Alto risco de infecção hospitalar

de acordo com uma pediatra da rede pública estadual que não quis ser identificada, no hospital em que trabalha o risco de infecção hospitalar é alto para os pacientes internados, tamanha a condição de insalubridade do local. "Tem ratos e baratas na enfermaria. A infecção hospitalar é muito frequente, atinge um número muito alto de crianças. Se permanecer uma semana internada já é um risco muito elevado de infecção hospitalar. É precária a situação de insalubridade. É descaso, desinteresse, desorganização, falta de limpeza.". Octávio Friço completa: "Tudo isso faz parte do dia a dia do médico servidor estadual, e também vem se agravando nos últimos tempos. Trabalhamos sobre constante pressão e infelizmente a população desassistida encontra como escape a figura do médico. Soma- se a isso local insalubre, sem ventilação, sem ar-condicionado, com banheiros quebrados, sem sequer água potável". Ele afirmou que existe sobrecarga, déficit estrutural e logístico, e demanda muito grande de pacientes. Além disso, muitos médicos subsidiam seus próprios equipamentos e materiais de trabalho. "Claro que tudo isso pode levar o médico a um estado de desestímulo, exaustão, crises de ansiedade, depressão e dificuldade de desempenho de suas funções. Por tudo isso, percebe-se um número crescente de colegas antecipando a aposentadoria, pedindo licença sem vencimentos e exoneração do cargo público. A justificativa é já não ter forças para suportar tanta dificuldade e desvalorização", analisou. Para a médica, o desrespeito e o preconceito em desfavor da categoria é tamanho que para os novos hospitais, como o Dr.Jayme Santos Neves e o Central, são chamados os médicos terceirizados, contratados pelo Governo sem concurso. "O médico servidor continua sendo empurrado para as estruturas sucateadas e insalubres que ainda persistem, e médicos terceirizados com provimentos diferenciados são colocados nestes novos postos". A Secretaria de Estado de Saúde foi procurada pela reportagem, mas não respondeu aos questionamentos.

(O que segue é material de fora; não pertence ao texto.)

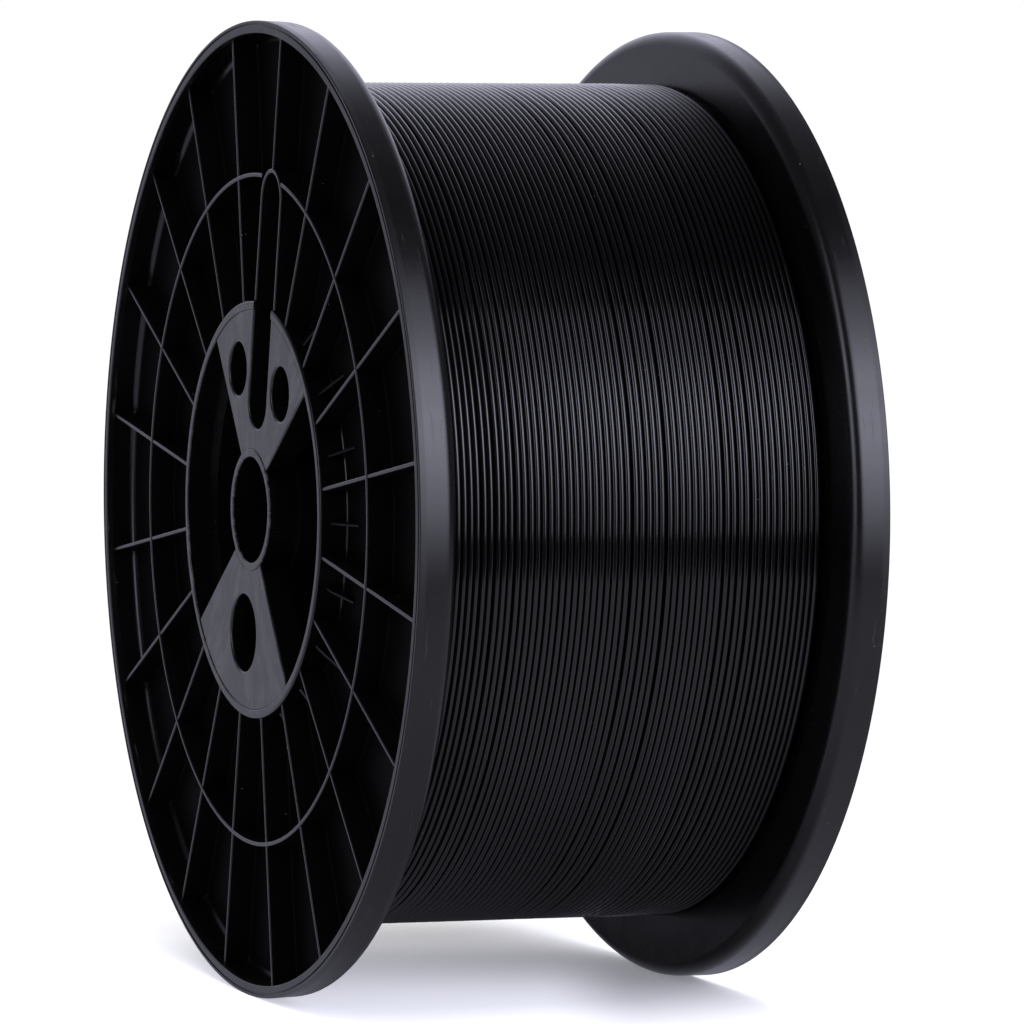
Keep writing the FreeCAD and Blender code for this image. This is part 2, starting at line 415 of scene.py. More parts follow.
def spool_places(tree):
    """Where a point is on the spool: its place, radius, depth below the outer face and polar place."""
    place = tree.node("ShaderNodeTexCoord", {}, {}, "Object")
    split = tree.node("ShaderNodeSeparateXYZ", {}, {0: place})
    x, y, z = split, split.part("Y"), split.part("Z")
    radius = tree.vector("LENGTH", tree.vector("MULTIPLY", place, (1, 0, 1)), output="Value")
    depth = spool_width / 2 - y.maths("ABSOLUTE", y)
    turn = x.maths("ARCTAN2", x, z)
    polar = tree.node("ShaderNodeCombineXYZ", {}, {"X": turn, "Y": radius, "Z": depth})
    return place, radius, depth, polar


def specks(tree, place, scale, size, share):
    """Small dust specks in a share of the cells of a pattern."""
    cells = tree.node("ShaderNodeTexVoronoi", {}, {"Vector": place, "Scale": scale})
    chosen = tree.node("ShaderNodeSeparateColor", {}, {0: cells.part("Color")})
    return tree.smooth(cells, size, 0.5 * size) * tree.smooth(chosen, 1 - share, 1.02 - share)


def scratches(tree, vector, stretch, scale, amount):
    """Fine hairlines, much longer one way than across."""
    drawn = tree.vector("MULTIPLY", vector, stretch)
    lines = tree.noise(drawn, scale, 3.0, 0.6)
    return tree.smooth(lines, 1 - amount, 1.06 - amount)


def flange_finish(name="satin_black_moulding", pockets=1.0):
    """Satin black moulded plastic: matt pockets, flow lines, a scuffed lip, hairlines and some dust."""
    finish, tree = new_finish(name)
    place, radius, depth, polar = spool_places(tree)
    clouds = tree.noise(place, 35, 4.0)
    mottle = tree.noise(place, 260, 3.0)
    grain = tree.noise(place, 2600, 2.0)
    face = tree.smooth(depth, 2.2 * mm, 1.6 * mm)
    outside_hub = tree.smooth(radius, hub_radius + 0.2 * mm, hub_radius + 0.7 * mm)
    inside_rim = tree.smooth(radius, rim_inner_radius - 1.0 * mm, rim_inner_radius - 2.2 * mm)
    sunk_in = tree.smooth(depth, 1.9 * mm, 2.6 * mm) * tree.smooth(depth, 10.9 * mm, 10.6 * mm)
    pocket = outside_hub * inside_rim * sunk_in * pockets
    lip = tree.smooth(radius, rim_inner_radius - 0.5 * mm, rim_inner_radius) * face
    band = tree.smooth(radius, flange_radius - 0.5 * mm, flange_radius - 0.2 * mm)
    flow = tree.noise(tree.vector("MULTIPLY", polar, (14.0, 160.0, 1.0)), 1.0, 3.0)
    swirl = tree.noise(tree.vector("MULTIPLY", polar, (7.0, 45.0, 1.0)), 1.0, 4.0, 0.65)
    rubs = scratches(tree, polar, (9.0, 5200.0, 900.0), 1.0, 0.36)
    hairs = scratches(tree, tree.vector("ADD", place, (0.3, 0.1, 0.2)), (2400.0, 160.0, 90.0), 1.0, 0.3)
    dust = specks(tree, place, 420, 0.09, 0.06)
    scuff = lip * rubs + band * rubs * 0.4
    panel = tree.smooth(depth, 1.5 * mm, 1.2 * mm) * tree.smooth(radius, hub_radius, hub_radius - 2 * mm)
    streaks = panel * tree.smooth(swirl, 0.42, 0.7) + 0.3 * panel * tree.smooth(flow, 0.45, 0.7)
    shade = tree.mix(clouds, grey(0.0006), grey(0.0013))
    shade = tree.mix(streaks, shade, grey(0.03))
    shade = tree.mix(scuff * 0.5, shade, grey(0.03))
    shade = tree.mix(dust * 0.8, shade, grey(0.10))
    rough = 0.27 + 0.10 * (clouds - 0.5) + 0.12 * (flow - 0.5) + (0.10 + 0.25 * panel) * (swirl - 0.5)
    rough = rough + lip * 0.08 + scuff * 0.25 + hairs * 0.05 + dust * 0.4
    relief = grain * 0.3 + mottle * 0.5 + flow * 0.3 + hairs * -0.1 + rubs * lip * -0.9 + dust * 1.2
    satin = plastic(tree, shade, rough, relief, 0.006 * mm)
    matt_rough = 0.6 + 0.10 * (clouds - 0.5) + 0.10 * (mottle - 0.5)
    matt = plastic(tree, shade, matt_rough, grain * 0.5 + dust, 0.006 * mm, 1.13)
    ended(tree, tree.node("ShaderNodeMixShader", {}, {0: pocket, 1: satin, 2: matt}))
    return finish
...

Operação só com mandado judicial

o que era para ser uma ferramenta de organização das consultas é, na realidade, um dos grandes problemas da saúde pública capixaba. o chamado Sisreg (Sistema Nacional de regulação), que gerencia os atendimentos na saúde tem contribuído para a superlotação e até para que pessoas tenham que recorrer a mandados judiciais para conseguirem atendimentos e operações, de acordo com as fontes entrevistadas. "o Sisreg se tornou um dos grandes gargalos do SUS. Um dos grandes problemas é a falta de um mecanismo que proporcione marcação de retorno do paciente para avaliação de exames complementares e para o devido acompanhamento de sua patologia, e isso acaba por redirecionar esse paciente para o final da fila de espera de atendimento. Isso leva a uma baixa resolutividade do sistema, e o tempo de espera agrava as condições de saúde do paciente ", analisou Friço. A médica que não quis se identificar disse que grande parte das operações que tem feito é de pacientes com mandados judiciais. E muitas vezes, a pessoa que está sendo operada não é a que está com o maior risco de vida. "o que mais temos feito é atender pacientes de mandatos judiciais. São pacientes que cansaram de esperar na fila, se desesperaram e procuraram a justiça. já vi pessoas morrerem esperando a realização da cirurgia", finalizou revoltada.